▸ Short exercise: Locate, in the data below, the line that contains "gap between the" and the line that contains "SIDE_X = 238.5"; reproduce exactly those two lines and every line between them, nothing more.

▸ Data lines:

# # # # #

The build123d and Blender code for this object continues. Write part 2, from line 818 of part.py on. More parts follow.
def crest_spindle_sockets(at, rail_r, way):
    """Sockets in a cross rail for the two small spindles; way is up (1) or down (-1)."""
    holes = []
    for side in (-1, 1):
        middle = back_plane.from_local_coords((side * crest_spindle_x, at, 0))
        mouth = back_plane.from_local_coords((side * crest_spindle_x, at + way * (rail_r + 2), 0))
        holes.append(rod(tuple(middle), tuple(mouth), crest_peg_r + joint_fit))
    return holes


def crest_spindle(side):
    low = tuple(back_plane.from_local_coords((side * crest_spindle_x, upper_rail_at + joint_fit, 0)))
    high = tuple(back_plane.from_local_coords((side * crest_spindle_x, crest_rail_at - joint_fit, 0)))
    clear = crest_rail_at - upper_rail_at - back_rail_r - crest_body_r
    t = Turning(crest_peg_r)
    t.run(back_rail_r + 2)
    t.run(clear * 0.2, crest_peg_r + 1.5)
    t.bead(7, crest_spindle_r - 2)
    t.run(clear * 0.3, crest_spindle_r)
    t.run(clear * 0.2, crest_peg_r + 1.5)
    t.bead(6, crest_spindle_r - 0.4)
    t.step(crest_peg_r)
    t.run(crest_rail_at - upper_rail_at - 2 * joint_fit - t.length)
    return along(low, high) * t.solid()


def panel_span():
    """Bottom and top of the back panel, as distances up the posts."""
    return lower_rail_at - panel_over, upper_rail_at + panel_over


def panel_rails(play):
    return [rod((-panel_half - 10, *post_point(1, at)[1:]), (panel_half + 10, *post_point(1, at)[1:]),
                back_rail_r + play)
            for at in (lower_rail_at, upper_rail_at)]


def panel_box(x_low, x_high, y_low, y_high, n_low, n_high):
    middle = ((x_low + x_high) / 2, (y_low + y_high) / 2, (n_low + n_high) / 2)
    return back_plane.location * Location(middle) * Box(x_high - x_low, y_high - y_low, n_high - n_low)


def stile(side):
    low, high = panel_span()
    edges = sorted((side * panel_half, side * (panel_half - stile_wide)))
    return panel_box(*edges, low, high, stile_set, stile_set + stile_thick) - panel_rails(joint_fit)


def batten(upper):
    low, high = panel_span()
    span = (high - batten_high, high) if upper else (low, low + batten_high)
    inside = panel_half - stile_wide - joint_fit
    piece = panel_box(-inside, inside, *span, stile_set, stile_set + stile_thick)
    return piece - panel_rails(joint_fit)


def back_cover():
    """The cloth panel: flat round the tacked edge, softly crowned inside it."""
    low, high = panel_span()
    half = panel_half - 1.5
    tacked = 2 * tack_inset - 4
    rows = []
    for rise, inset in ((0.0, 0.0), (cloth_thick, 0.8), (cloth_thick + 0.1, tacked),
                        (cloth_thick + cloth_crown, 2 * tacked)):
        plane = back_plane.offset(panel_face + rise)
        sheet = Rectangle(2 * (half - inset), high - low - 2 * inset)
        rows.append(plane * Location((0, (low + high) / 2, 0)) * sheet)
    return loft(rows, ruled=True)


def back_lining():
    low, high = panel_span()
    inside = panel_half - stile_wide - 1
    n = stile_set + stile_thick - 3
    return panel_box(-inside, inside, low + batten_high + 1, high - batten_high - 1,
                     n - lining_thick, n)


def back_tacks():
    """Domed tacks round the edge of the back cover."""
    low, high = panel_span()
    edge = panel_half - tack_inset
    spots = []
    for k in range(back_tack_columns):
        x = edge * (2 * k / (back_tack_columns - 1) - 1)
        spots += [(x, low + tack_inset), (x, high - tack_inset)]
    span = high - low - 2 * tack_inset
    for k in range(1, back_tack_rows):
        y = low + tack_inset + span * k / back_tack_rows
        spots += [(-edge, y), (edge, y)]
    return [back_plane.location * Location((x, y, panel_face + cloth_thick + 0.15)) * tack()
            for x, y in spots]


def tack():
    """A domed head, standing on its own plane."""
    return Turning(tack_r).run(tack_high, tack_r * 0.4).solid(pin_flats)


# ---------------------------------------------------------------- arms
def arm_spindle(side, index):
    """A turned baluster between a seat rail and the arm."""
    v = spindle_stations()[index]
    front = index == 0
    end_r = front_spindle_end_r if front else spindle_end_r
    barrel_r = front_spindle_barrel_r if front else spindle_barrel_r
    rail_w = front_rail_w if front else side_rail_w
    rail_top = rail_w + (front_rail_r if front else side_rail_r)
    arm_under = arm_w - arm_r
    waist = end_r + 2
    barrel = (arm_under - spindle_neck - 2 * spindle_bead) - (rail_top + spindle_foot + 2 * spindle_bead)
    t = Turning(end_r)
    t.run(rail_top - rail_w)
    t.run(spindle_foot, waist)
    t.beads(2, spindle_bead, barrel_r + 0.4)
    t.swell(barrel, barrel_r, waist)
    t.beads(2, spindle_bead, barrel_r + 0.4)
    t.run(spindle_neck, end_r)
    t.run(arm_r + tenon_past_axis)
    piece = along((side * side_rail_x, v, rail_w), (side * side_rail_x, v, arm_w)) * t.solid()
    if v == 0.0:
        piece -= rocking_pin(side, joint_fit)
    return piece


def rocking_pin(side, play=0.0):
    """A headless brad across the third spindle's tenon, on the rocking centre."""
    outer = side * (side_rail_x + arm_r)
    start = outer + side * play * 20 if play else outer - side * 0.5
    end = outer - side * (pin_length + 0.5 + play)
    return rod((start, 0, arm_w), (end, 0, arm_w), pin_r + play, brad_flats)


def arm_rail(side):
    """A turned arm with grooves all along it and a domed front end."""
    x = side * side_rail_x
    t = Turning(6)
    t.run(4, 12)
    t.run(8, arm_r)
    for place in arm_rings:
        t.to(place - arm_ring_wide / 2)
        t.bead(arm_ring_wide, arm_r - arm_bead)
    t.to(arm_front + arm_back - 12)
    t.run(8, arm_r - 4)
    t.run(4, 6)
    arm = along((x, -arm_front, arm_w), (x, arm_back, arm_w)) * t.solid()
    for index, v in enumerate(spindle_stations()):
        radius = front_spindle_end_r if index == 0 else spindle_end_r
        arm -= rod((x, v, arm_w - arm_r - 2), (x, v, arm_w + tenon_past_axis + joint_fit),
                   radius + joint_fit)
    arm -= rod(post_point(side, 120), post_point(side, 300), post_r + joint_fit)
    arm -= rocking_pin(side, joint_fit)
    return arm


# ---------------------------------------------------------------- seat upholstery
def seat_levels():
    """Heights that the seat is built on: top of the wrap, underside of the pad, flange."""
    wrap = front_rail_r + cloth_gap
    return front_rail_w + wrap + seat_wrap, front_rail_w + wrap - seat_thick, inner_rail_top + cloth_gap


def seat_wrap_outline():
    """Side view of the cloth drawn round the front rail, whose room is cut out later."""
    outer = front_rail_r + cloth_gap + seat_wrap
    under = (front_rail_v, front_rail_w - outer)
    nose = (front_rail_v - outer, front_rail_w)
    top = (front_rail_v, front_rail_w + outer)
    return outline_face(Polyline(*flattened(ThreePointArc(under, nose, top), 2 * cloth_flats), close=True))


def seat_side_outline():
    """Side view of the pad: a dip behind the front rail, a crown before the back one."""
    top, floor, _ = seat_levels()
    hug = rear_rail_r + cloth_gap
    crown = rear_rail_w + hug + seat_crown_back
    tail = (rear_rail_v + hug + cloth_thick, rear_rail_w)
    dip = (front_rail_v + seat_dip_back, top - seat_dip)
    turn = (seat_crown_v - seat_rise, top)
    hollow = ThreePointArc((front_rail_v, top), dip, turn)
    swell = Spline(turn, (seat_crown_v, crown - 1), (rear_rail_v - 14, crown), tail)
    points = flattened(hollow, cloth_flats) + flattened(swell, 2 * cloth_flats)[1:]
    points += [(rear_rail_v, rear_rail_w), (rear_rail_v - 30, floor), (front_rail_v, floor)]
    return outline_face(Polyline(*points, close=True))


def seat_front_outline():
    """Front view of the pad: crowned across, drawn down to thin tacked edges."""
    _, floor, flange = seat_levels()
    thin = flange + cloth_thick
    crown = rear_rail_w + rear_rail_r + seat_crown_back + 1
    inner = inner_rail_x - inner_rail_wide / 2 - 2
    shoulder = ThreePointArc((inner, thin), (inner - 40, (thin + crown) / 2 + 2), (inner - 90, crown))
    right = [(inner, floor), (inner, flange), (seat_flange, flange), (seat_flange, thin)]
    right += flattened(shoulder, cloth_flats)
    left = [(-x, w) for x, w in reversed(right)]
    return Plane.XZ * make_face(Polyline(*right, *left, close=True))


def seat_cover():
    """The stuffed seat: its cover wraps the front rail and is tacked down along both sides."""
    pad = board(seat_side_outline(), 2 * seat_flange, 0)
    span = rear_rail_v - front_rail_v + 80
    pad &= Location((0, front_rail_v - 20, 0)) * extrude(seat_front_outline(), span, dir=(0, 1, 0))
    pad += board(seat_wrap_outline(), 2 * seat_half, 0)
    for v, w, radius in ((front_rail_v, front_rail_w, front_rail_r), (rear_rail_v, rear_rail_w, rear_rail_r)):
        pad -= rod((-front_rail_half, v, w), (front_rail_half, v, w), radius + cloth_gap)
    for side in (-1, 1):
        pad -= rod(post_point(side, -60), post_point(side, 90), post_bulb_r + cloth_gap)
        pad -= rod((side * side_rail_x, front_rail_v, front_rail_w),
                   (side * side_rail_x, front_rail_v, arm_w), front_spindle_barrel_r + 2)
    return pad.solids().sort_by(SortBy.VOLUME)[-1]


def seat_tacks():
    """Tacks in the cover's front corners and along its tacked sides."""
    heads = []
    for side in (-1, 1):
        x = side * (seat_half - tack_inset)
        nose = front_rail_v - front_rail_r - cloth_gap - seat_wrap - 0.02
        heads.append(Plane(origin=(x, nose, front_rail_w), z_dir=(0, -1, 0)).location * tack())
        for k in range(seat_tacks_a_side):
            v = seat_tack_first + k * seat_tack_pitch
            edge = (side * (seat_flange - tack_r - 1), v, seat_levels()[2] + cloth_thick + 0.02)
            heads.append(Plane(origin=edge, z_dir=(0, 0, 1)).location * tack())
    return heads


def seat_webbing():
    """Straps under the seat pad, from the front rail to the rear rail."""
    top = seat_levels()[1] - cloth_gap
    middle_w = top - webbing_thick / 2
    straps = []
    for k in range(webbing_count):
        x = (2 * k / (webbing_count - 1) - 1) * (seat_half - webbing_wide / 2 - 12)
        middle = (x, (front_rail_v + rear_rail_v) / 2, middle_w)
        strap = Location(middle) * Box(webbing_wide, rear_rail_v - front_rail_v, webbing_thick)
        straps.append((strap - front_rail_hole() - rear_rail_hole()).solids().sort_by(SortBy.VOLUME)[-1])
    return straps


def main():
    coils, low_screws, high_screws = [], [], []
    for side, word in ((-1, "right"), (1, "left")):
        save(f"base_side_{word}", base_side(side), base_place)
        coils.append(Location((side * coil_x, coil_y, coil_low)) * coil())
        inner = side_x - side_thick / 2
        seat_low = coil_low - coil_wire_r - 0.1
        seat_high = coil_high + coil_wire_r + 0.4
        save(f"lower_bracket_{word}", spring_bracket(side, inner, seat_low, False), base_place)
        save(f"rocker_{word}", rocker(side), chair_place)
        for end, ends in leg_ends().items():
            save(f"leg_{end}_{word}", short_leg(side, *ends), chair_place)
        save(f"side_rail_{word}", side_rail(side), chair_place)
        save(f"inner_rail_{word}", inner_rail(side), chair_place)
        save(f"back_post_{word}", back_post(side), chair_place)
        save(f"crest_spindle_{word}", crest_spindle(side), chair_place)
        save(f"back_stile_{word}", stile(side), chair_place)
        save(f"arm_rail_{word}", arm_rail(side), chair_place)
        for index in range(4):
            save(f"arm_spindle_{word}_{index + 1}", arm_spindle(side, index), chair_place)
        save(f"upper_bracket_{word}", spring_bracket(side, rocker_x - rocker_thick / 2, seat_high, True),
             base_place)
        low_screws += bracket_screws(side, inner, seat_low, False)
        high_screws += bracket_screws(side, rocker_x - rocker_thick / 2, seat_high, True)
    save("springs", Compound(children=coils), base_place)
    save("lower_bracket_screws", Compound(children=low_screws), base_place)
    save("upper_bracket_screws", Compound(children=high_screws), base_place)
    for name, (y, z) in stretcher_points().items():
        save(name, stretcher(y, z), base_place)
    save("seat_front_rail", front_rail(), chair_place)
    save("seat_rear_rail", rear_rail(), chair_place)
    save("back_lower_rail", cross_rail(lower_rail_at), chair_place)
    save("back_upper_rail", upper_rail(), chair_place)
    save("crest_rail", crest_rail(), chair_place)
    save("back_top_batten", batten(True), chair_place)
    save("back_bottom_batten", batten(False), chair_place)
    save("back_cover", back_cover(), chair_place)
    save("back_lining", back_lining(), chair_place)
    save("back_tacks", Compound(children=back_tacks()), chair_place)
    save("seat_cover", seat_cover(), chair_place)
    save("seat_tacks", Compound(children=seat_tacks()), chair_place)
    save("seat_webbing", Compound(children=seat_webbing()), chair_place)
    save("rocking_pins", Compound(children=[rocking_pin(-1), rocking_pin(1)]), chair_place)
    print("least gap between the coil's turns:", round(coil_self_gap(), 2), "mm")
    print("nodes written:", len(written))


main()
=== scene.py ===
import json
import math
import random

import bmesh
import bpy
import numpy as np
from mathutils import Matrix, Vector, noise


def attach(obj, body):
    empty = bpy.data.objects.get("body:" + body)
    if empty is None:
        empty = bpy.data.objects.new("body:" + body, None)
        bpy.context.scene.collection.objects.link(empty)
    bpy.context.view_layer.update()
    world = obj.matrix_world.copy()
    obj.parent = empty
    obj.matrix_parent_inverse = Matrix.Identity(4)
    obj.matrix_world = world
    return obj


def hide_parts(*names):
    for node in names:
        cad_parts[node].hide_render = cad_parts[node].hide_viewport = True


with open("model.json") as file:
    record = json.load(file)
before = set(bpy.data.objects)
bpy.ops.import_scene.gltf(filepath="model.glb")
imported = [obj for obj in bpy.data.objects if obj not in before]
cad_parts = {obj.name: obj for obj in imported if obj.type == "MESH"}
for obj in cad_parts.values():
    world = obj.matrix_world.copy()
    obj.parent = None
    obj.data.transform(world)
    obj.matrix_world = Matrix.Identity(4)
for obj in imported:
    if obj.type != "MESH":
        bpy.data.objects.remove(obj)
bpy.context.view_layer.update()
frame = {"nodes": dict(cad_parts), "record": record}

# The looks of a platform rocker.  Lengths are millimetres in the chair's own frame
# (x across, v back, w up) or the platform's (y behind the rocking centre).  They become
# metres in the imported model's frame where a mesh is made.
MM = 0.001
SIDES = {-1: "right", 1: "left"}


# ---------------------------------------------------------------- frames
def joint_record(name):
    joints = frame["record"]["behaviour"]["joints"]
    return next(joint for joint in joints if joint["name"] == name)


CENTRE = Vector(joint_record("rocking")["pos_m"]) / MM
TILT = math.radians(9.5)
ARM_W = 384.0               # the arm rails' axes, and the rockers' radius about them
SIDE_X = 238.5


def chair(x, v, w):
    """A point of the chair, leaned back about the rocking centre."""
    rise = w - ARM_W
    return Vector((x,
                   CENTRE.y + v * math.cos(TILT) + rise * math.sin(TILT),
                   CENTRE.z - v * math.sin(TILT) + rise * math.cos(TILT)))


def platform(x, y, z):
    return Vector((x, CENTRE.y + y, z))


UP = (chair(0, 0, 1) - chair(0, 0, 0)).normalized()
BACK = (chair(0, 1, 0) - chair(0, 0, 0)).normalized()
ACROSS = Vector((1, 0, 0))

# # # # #

▸ The output:
    print("least gap between the coil's turns:", round(coil_self_gap(), 2), "mm")
    print("nodes written:", len(written))


main()
=== scene.py ===
import json
import math
import random

import bmesh
import bpy
import numpy as np
from mathutils import Matrix, Vector, noise


def attach(obj, body):
    empty = bpy.data.objects.get("body:" + body)
    if empty is None:
        empty = bpy.data.objects.new("body:" + body, None)
        bpy.context.scene.collection.objects.link(empty)
    bpy.context.view_layer.update()
    world = obj.matrix_world.copy()
    obj.parent = empty
    obj.matrix_parent_inverse = Matrix.Identity(4)
    obj.matrix_world = world
    return obj


def hide_parts(*names):
    for node in names:
        cad_parts[node].hide_render = cad_parts[node].hide_viewport = True


with open("model.json") as file:
    record = json.load(file)
before = set(bpy.data.objects)
bpy.ops.import_scene.gltf(filepath="model.glb")
imported = [obj for obj in bpy.data.objects if obj not in before]
cad_parts = {obj.name: obj for obj in imported if obj.type == "MESH"}
for obj in cad_parts.values():
    world = obj.matrix_world.copy()
    obj.parent = None
    obj.data.transform(world)
    obj.matrix_world = Matrix.Identity(4)
for obj in imported:
    if obj.type != "MESH":
        bpy.data.objects.remove(obj)
bpy.context.view_layer.update()
frame = {"nodes": dict(cad_parts), "record": record}

# The looks of a platform rocker.  Lengths are millimetres in the chair's own frame
# (x across, v back, w up) or the platform's (y behind the rocking centre).  They become
# metres in the imported model's frame where a mesh is made.
MM = 0.001
SIDES = {-1: "right", 1: "left"}


# ---------------------------------------------------------------- frames
def joint_record(name):
    joints = frame["record"]["behaviour"]["joints"]
    return next(joint for joint in joints if joint["name"] == name)


CENTRE = Vector(joint_record("rocking")["pos_m"]) / MM
TILT = math.radians(9.5)
ARM_W = 384.0               # the arm rails' axes, and the rockers' radius about them
SIDE_X = 238.5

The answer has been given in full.